Obviously you feel strongly you would not give the negatives, me I rather choose the battles I want to fight, in some cases I might surrender the negative, in some I might not. Regardless of my reputation I would weight what is the greater benefit for me in the long run, if this place I shot belongs to someone who is well known in the local community and returning the print and an unusable negative will generate good will towards me and allow me to continue visiting the place in peace I would definitely do so, if I am in Timbuktu, take a pic and a year later I get a letter demanding the neg and the print, most likely my response would be different. It is all relative.
In Robert's case, since this is a person in his same community, which for purely selfish reasons can damage his emerging reputation, I would certainly try to meet them half way. I think he needs to look a few years down the road and how the opinion of this one woman can affect him. Unfortunately this kind of things have a way to come back and bite you in the ass. I can just see him asking another woman down the road to pose for him and her saying, "aren't you the guy who photographed xxxx and then refused to help her and ruined her relationship?"

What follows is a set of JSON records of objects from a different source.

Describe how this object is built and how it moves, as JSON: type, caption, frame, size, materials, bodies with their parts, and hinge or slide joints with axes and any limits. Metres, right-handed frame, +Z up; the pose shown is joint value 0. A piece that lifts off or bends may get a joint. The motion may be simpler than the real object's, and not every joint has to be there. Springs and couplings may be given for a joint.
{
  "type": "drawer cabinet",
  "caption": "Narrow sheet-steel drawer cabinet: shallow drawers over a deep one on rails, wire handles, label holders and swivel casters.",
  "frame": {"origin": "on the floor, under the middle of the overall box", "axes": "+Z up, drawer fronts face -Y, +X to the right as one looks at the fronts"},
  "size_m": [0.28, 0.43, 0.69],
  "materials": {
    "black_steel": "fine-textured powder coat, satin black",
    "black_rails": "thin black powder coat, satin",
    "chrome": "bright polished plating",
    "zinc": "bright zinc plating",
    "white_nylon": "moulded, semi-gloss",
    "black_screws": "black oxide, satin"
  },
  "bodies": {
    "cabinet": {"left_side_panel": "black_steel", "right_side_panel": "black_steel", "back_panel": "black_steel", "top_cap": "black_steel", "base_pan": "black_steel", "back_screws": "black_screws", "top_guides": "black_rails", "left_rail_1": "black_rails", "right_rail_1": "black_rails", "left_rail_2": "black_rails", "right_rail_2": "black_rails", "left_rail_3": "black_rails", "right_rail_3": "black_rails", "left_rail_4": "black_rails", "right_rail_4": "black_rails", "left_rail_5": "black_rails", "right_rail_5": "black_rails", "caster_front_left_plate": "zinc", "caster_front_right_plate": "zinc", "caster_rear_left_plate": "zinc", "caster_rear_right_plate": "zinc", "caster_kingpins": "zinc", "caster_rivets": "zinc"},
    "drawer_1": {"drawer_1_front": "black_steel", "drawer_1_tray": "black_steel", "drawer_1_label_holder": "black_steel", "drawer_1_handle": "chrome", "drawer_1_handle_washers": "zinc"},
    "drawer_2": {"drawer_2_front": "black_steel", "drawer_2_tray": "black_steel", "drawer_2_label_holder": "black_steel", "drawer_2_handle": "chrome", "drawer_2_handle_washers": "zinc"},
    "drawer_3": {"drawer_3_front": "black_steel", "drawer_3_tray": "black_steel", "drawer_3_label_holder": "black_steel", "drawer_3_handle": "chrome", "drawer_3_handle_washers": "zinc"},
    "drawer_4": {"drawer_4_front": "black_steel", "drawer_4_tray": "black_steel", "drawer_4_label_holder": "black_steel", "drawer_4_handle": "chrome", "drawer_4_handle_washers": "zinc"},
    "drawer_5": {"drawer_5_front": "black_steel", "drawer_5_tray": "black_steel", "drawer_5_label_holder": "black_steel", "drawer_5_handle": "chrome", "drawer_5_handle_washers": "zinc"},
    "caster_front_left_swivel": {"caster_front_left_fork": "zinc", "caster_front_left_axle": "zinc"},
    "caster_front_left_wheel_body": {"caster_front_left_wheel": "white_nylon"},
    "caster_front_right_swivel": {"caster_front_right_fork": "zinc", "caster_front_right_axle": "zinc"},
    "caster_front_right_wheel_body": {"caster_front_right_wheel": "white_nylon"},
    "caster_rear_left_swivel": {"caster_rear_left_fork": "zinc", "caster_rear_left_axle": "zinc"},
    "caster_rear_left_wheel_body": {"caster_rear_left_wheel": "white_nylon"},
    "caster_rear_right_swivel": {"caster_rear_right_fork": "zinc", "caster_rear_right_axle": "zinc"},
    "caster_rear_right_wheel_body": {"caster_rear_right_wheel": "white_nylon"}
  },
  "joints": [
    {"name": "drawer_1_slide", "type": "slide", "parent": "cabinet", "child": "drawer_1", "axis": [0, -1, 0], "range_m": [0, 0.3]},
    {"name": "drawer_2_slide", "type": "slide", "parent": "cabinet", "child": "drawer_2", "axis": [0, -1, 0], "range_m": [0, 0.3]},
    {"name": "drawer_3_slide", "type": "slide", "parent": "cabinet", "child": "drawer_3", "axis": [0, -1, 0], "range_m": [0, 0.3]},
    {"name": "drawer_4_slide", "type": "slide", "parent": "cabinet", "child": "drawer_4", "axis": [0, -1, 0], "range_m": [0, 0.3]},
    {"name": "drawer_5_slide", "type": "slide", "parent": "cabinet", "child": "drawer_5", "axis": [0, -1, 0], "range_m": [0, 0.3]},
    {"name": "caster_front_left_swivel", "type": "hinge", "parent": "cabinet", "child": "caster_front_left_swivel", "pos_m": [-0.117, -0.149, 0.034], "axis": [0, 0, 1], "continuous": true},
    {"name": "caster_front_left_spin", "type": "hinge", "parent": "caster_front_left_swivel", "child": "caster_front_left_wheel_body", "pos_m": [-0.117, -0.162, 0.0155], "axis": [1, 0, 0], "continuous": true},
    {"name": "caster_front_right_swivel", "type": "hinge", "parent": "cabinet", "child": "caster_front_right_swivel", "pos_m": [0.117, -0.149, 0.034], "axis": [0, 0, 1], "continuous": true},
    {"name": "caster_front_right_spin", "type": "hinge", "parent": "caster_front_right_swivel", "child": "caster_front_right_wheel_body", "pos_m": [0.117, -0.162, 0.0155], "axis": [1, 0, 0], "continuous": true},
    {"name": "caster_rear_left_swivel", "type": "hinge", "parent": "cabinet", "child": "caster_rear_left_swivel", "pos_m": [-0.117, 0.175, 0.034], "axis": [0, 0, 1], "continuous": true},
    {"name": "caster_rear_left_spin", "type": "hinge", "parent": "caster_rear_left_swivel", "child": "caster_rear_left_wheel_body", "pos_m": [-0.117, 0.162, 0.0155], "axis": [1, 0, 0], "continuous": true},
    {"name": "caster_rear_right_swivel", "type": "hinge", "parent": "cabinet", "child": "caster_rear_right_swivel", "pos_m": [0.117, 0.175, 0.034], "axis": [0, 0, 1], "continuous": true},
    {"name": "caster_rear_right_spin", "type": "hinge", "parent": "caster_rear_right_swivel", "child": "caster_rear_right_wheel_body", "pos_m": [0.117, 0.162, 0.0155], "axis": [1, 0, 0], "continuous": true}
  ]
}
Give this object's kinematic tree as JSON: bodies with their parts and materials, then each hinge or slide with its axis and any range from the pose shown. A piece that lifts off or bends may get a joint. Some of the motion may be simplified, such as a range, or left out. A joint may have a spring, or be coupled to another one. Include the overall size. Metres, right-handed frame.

However right we think Robert is, I am sure this is not the same story that these other two people are saying. IMO, taking a hard line in this situation has the potential to damage him more than the benefit he might obtain from keeping the negatives.
I don't think we can ignore the fact that whatever we personally may think about nudity, there are stigmas surrounding it in society that might affect an inexperienced model in ways that they may come to regret, and I'm willing to respect that.
This does not apply to photographing property or landscapes, where the only substantive issue is that of commercial use. There is generally no shame associated with having someone's barn publicized, but alas, some people may come to feel ashamed of having their body publicized.
Should one give in in every case? No, I don't think so, but I can imagine cases where it would not be an unreasonable courtesy.
---edited post that was just a response to a deleted thread---d.g.